We waited in anticipation for our shipment of cakes, candies, and chocolates from Italy to be cleared at customs. Would it arrive on Thanksgiving, making us skip the big meal? Or Black Friday, causing chaos and clutter?
But our boxes and boxes and boxes of joy would come through during the first snow of the season in Georgetown, and just as Teddy and Davis, my sons, flew in from sunny Los Angeles to help. A flurry of activity, and huge, fat flurries from the sky.
As we tore into the boxes and unpacked, the scents of Italian Christmas wafted out of the containers. Panettone smells like Christmas. Gianduia smells like mid afternoons in December. And torrone smells like a diet in the New Year.

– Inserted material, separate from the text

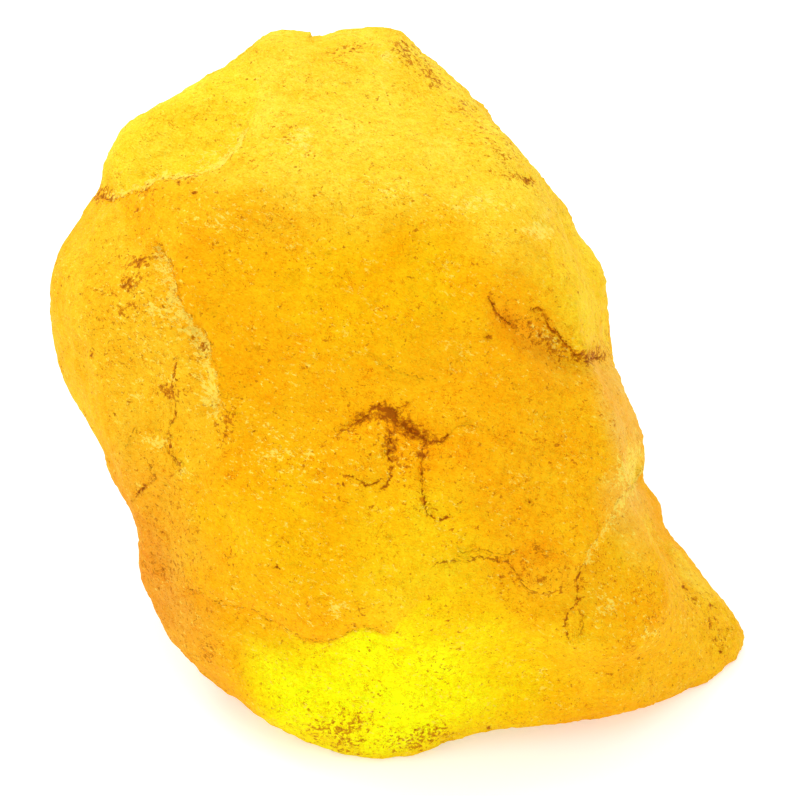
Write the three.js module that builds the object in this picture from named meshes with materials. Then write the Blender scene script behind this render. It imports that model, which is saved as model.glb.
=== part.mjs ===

As we unpacked box after box of panettone, we remembered that this we have a good handful of flavors in stock, including chocolate, candied chestnut, and prosecco. New as well is the ability to order them though our website here. Loison makes their panettone with only real ingredients and no preservatives in the same way they have produced them for centuries, by hand in Venice. Their panettone does not taste like sugary bread, they way some American products do, but instead a rich and soft holiday treat.
But what I always fall for are the torrone. Years ago I toured the Sorelle Nurzia factory (you can find the old blog post here, and became obsessed.
To see exactly how they handcraft the torrone we have stocked in store see this excellent video (it is in Italian but stick through it for the “sensual” ending).
Though the unpacking was wet and cold, the reminders of beautiful Italian holidays past made opening up every cardboard box akin to tearing through gifts on Christmas Day. And what better gift then being able to bring a little bit of and Italian Natale to DC.